— Brief —
Print the lines of the data, starting with the first, up to and including the line where "is the front." appears.

____

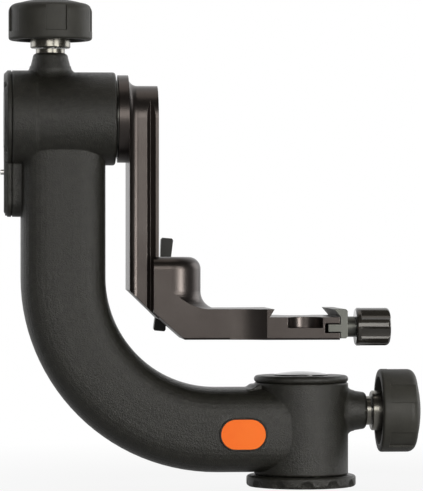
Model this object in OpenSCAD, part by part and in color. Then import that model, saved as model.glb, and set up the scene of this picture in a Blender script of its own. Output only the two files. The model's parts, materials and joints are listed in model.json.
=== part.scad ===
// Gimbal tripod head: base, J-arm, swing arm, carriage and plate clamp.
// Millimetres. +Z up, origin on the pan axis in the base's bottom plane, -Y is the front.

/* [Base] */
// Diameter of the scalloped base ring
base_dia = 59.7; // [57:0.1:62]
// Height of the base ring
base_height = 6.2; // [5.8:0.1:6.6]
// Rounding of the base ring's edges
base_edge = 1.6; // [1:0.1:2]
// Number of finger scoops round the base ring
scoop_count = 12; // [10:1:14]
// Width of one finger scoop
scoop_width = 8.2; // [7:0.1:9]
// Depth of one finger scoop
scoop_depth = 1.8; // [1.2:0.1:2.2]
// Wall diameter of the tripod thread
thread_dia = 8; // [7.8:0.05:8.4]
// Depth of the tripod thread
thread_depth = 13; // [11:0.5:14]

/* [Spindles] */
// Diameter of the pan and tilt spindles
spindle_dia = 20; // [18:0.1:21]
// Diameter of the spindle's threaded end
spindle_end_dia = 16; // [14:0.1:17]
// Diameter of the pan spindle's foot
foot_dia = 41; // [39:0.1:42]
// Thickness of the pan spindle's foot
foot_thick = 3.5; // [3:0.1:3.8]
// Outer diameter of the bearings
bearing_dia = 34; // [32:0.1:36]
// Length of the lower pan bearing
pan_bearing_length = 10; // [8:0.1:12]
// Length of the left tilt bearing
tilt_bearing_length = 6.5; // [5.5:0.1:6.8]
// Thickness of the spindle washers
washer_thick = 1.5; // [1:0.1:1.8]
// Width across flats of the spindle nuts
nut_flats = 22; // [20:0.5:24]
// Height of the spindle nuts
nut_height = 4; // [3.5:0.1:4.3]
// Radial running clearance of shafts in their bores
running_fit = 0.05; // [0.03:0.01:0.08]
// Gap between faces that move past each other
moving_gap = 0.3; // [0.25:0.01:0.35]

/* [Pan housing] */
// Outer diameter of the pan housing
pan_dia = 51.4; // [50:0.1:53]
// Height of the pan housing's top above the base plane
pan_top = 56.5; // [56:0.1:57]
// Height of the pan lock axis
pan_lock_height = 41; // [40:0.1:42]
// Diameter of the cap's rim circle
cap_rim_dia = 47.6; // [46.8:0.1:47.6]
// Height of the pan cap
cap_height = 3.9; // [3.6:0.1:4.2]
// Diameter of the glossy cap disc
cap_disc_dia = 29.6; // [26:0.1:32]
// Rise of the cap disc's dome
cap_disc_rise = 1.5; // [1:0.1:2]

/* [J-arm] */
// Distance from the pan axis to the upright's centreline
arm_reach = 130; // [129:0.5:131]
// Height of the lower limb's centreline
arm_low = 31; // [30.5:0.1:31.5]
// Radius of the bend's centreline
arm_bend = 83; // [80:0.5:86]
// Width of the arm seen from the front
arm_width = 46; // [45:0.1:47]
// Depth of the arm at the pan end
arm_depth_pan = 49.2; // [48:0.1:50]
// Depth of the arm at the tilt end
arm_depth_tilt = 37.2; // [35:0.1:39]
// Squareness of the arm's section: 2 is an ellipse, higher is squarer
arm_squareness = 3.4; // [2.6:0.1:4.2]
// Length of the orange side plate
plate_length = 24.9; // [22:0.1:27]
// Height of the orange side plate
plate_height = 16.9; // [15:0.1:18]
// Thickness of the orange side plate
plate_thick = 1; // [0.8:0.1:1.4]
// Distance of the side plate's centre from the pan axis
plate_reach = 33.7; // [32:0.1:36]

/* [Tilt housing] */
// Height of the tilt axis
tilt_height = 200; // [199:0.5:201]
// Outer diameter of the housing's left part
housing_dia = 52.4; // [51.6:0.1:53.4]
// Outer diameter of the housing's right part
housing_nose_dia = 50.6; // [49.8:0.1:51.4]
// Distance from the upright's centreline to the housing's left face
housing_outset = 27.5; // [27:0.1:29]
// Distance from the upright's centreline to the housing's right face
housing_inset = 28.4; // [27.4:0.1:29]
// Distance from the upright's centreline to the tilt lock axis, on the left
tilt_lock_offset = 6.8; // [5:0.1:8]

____

— Solution below —
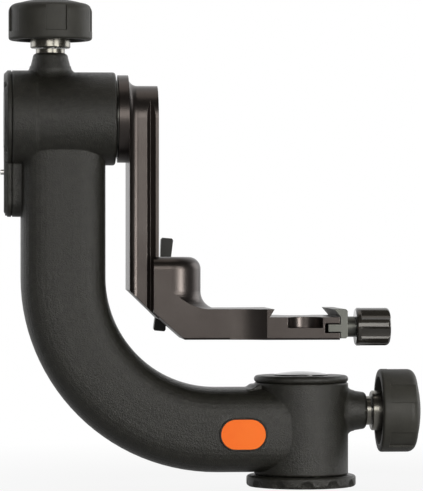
Model this object in OpenSCAD, part by part and in color. Then import that model, saved as model.glb, and set up the scene of this picture in a Blender script of its own. Output only the two files. The model's parts, materials and joints are listed in model.json.
=== part.scad ===
// Gimbal tripod head: base, J-arm, swing arm, carriage and plate clamp.
// Millimetres. +Z up, origin on the pan axis in the base's bottom plane, -Y is the front.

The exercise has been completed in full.